You wonder whether you should have, when the coin was being tossed on the matter of holiday destinations, queered the toss, and yells heads I win, Tails you lose and chosen the mountains. You start doubting every single decision wrt your life you have taken so far, given that you have ended up, you have ended up tossed up at the far end of the beach, along with stray bottles, assorted cans and such like debris, of such condition that even the raddi wallah would chuck them right into the sea. You wonder if you should learnt swimming and reached some nice deserted island with two palm trees placed strategically to allow for hammock stringing (though lord knows how one was to make a hammock from on deserted island, given one’s total lack of life skills, the maximum level of which is sticking hand out into traffic to hail taxi or auto). You wonder if you can sue the wave.
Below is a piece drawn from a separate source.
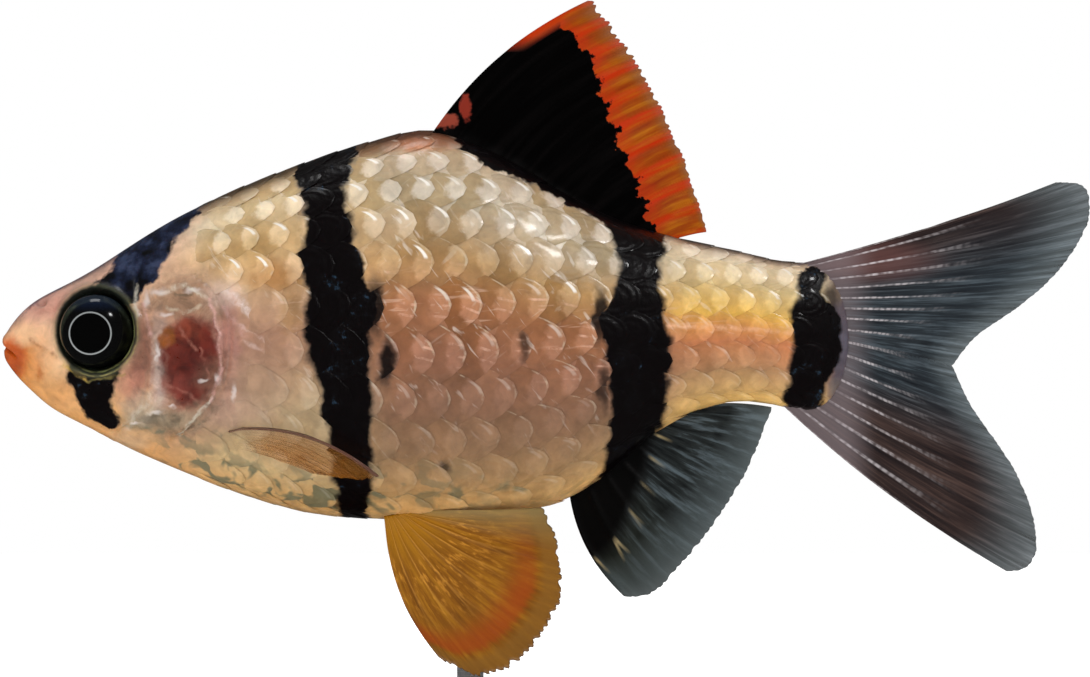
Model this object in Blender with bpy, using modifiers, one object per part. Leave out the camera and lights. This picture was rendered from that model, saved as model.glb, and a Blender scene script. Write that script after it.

You wonder if you can claim insurance for hurt ego and wounded self esteem. You wonder if you have an invisibility cloak on. You look around to see how folks have noticed and are collapsing around on the ground in various stages of mirth induced convulsions. None have. People around are too engrossed in baking their bodies to burnt wood texture. You have the last laugh. You pick yourself up quietly and move back to the hotel, where you lounge with said chicklit book on a sunbed by the poolside, where the max that can happen is the drinks trolley can run out of control, bang into your sunbed which can then get pushed right into the pool, which will then cause a minor crisis because the many children who are in the pool with their parents will all knock each other out of the way to clamber onto the sinking sunbed, and leave you to sink like the stone you are to the bottom of the pool where you will found bloated and peeling when they decide to drain the pool.

Maybe I should have just sat in my room and read by the window. Maybe I should have just stayed in the womb.